Why is this important? First, because acting from a place of anxiety is the least effective way to overcome any real challenges we face. Any decision made from a place of fear is very likely to be a bad decision.
Let’s recap. First, we rid ourselves of our anxiety magnets by creating order in our financial life — then, we treat any environmental anxiety on a regular basis.
And if that doesn’t work, if we are still uncomfortable, it is safe to conclude that we are suffering from divine discontent. That means that we must change our lives. For the primary difference between and anxiety is that divine discontent spurs us to action — while anxiety spurs us to inaction.
Self-actualisation, living our best life, determining our purpose and reaching our divine potential requires that we take risks. So, first we treat our environmental anxiety. Then we embrace our divine discontent, and harness it — we use it to lift us off the couch, to create a defense against those in our lives who are afraid of losing us if we become our best selves.
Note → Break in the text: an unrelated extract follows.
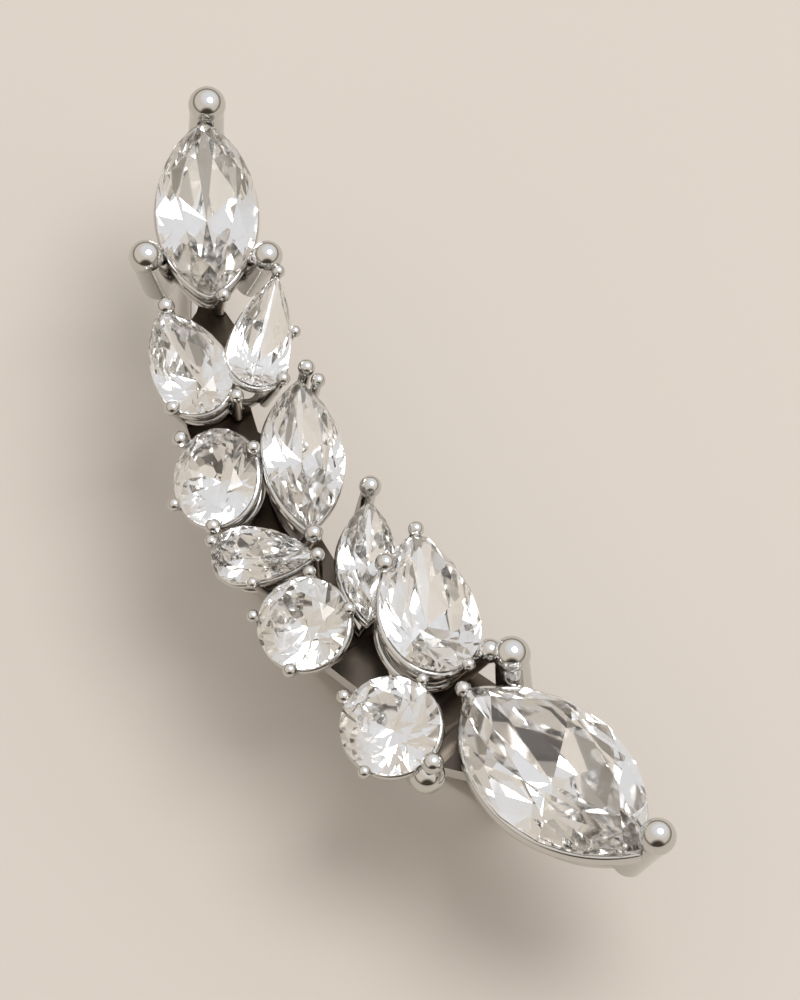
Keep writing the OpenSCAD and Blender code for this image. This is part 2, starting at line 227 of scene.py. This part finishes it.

Frank X. Barron was a scholar who spent his life exploring the creative mind. And just to be clear about what we are talking about here, know that everyone who ever succeeded at anything, from art to business to motherhood, did so because they engaged their creative mind. Sometimes the only art we engage in is the creation of our own lives, and it might be argued that the creation of our lives is the greatest masterpiece of all.
Dr. Barron wrote that “Creativity requires taking what Einstein called “a leap into the unknown”. This can mean putting your beliefs, reputation and resources on he line as you suffer the slings and arrows of ridicule.”
In the world of finance in which I’ve worked for the last 15 years, I have identified a number of traits that separate those that succeed from those who only dream of succeeding. Successful people don’t wait until they feel safe before they take action. They don’t let their fear paralyze them — instead, they harness that fear to motivate them to do their best.